What you need to do:
Please restate the following records word for word.

--- BEGIN ---

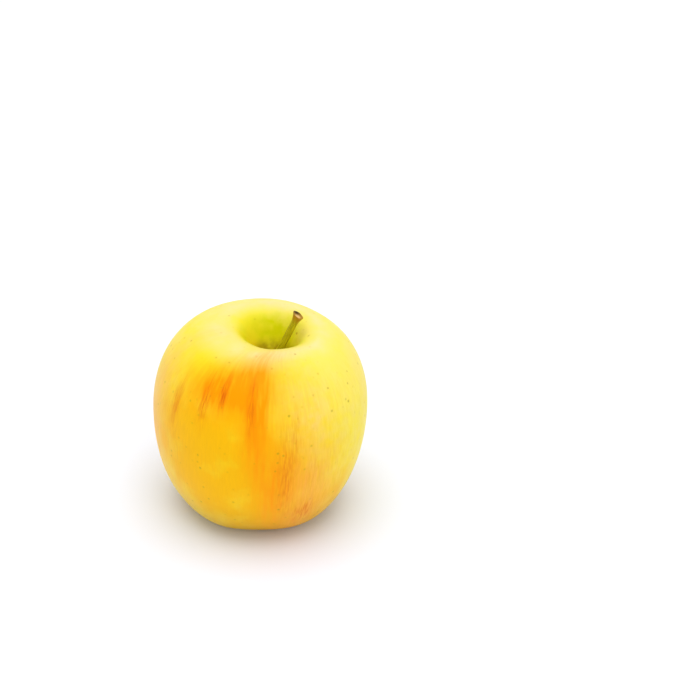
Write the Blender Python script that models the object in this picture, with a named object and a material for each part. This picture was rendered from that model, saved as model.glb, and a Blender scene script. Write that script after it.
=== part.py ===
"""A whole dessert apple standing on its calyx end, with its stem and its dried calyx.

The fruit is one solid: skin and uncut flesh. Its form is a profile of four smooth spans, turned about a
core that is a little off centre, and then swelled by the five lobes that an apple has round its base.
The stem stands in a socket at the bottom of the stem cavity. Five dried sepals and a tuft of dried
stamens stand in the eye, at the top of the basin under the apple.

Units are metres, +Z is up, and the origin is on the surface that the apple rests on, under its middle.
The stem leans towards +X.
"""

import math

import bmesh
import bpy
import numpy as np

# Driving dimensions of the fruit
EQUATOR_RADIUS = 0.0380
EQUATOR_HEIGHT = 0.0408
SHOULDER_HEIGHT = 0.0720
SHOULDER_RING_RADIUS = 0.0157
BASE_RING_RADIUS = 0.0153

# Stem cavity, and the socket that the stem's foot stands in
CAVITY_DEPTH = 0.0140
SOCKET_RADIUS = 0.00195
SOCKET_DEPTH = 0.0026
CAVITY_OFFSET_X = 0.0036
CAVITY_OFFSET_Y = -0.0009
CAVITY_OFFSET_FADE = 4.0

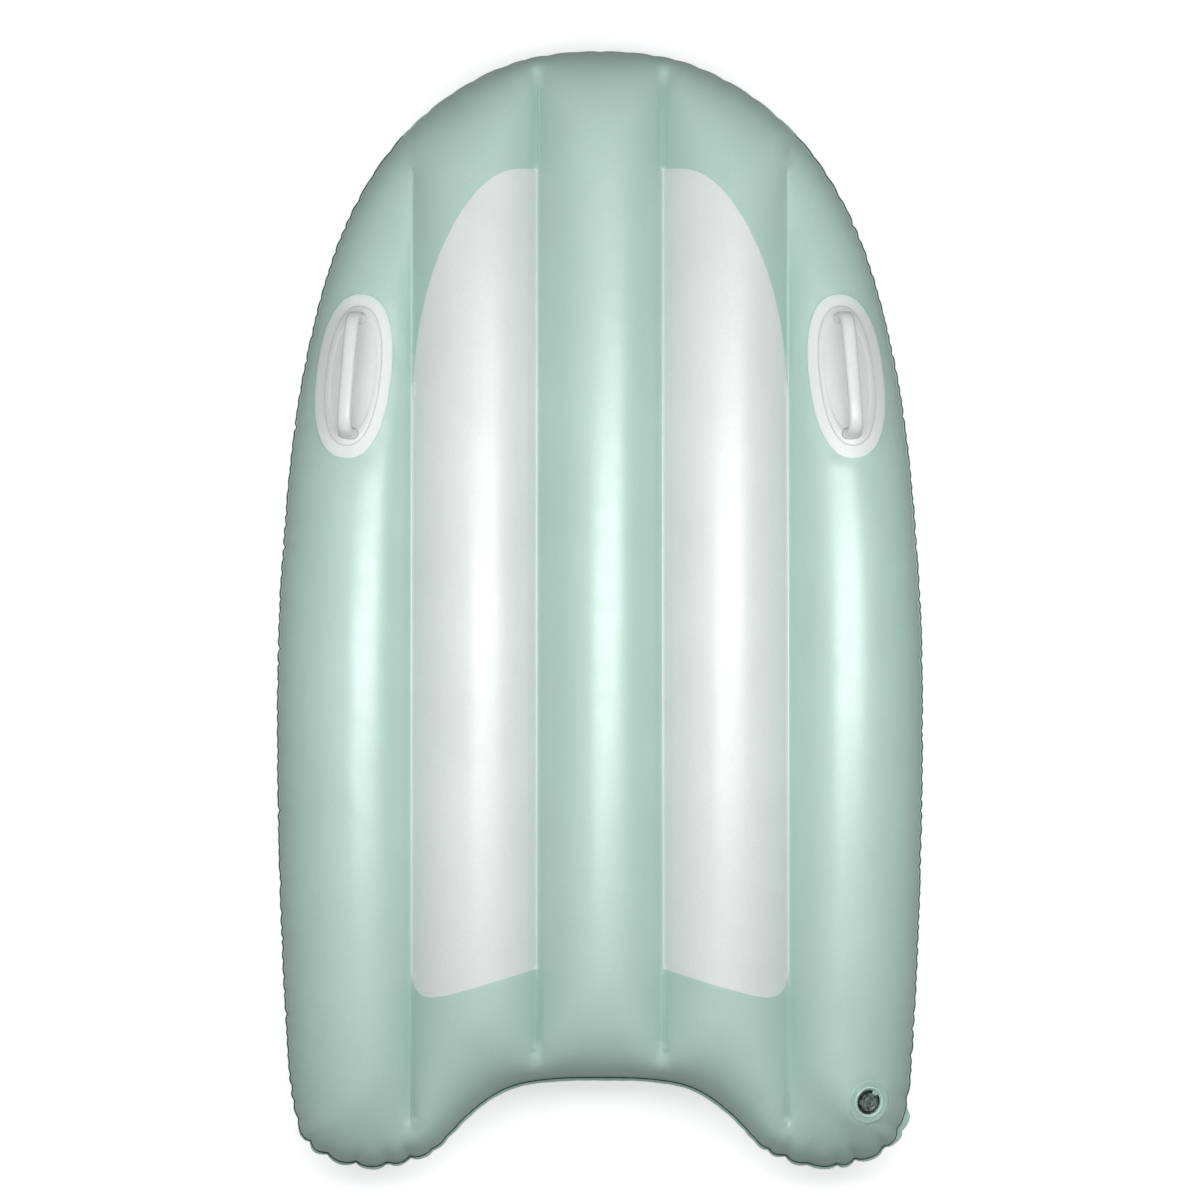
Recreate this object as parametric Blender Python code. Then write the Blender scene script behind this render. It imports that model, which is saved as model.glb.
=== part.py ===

--- END ---

Solution below:
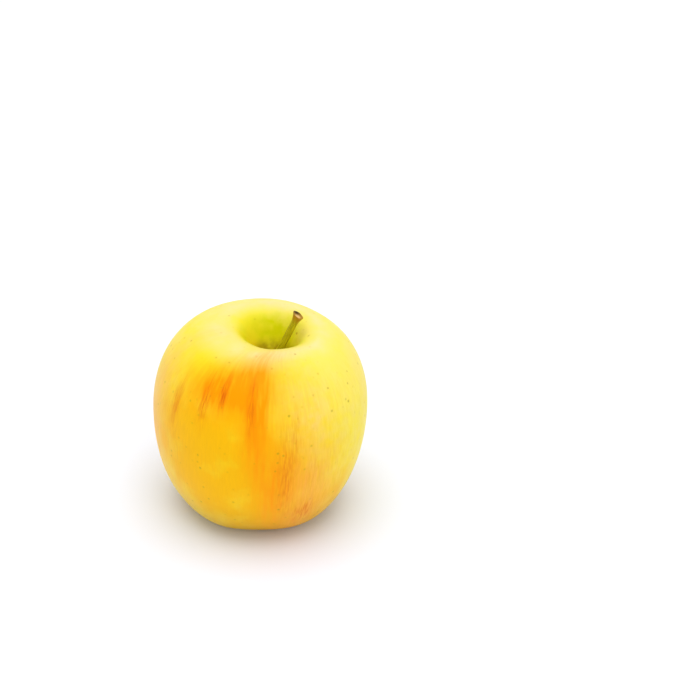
Write the Blender Python script that models the object in this picture, with a named object and a material for each part. This picture was rendered from that model, saved as model.glb, and a Blender scene script. Write that script after it.
=== part.py ===
"""A whole dessert apple standing on its calyx end, with its stem and its dried calyx.

The fruit is one solid: skin and uncut flesh. Its form is a profile of four smooth spans, turned about a
core that is a little off centre, and then swelled by the five lobes that an apple has round its base.
The stem stands in a socket at the bottom of the stem cavity. Five dried sepals and a tuft of dried
stamens stand in the eye, at the top of the basin under the apple.

Units are metres, +Z is up, and the origin is on the surface that the apple rests on, under its middle.
The stem leans towards +X.
"""

import math

import bmesh
import bpy
import numpy as np

# Driving dimensions of the fruit
EQUATOR_RADIUS = 0.0380
EQUATOR_HEIGHT = 0.0408
SHOULDER_HEIGHT = 0.0720
SHOULDER_RING_RADIUS = 0.0157
BASE_RING_RADIUS = 0.0153

# Stem cavity, and the socket that the stem's foot stands in
CAVITY_DEPTH = 0.0140
SOCKET_RADIUS = 0.00195
SOCKET_DEPTH = 0.0026
CAVITY_OFFSET_X = 0.0036
CAVITY_OFFSET_Y = -0.0009
CAVITY_OFFSET_FADE = 4.0

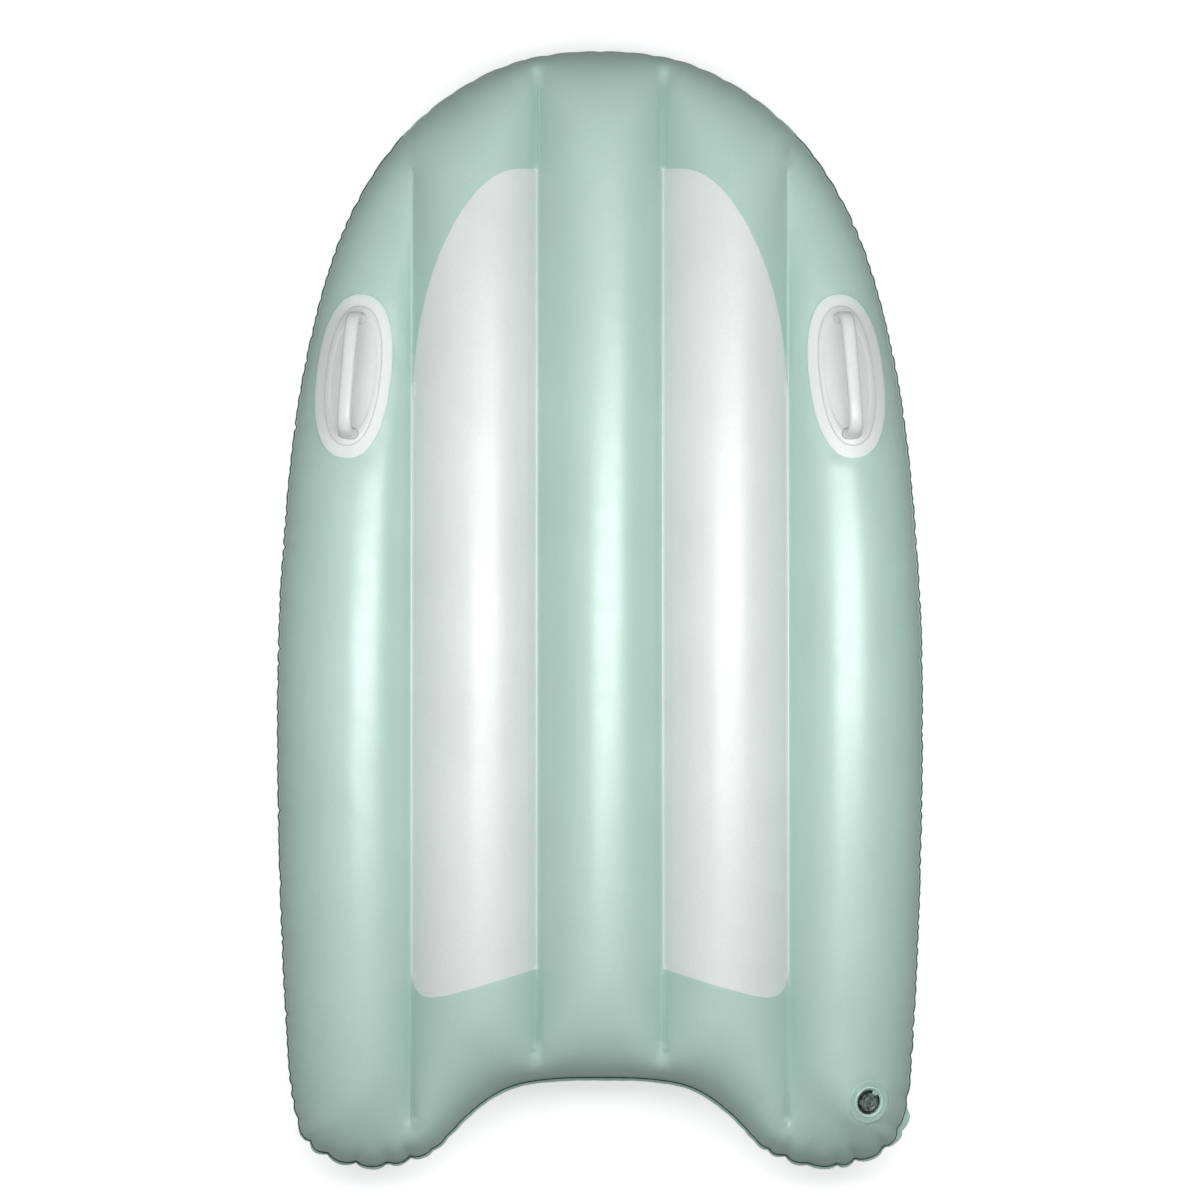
Recreate this object as parametric Blender Python code. Then write the Blender scene script behind this render. It imports that model, which is saved as model.glb.
=== part.py ===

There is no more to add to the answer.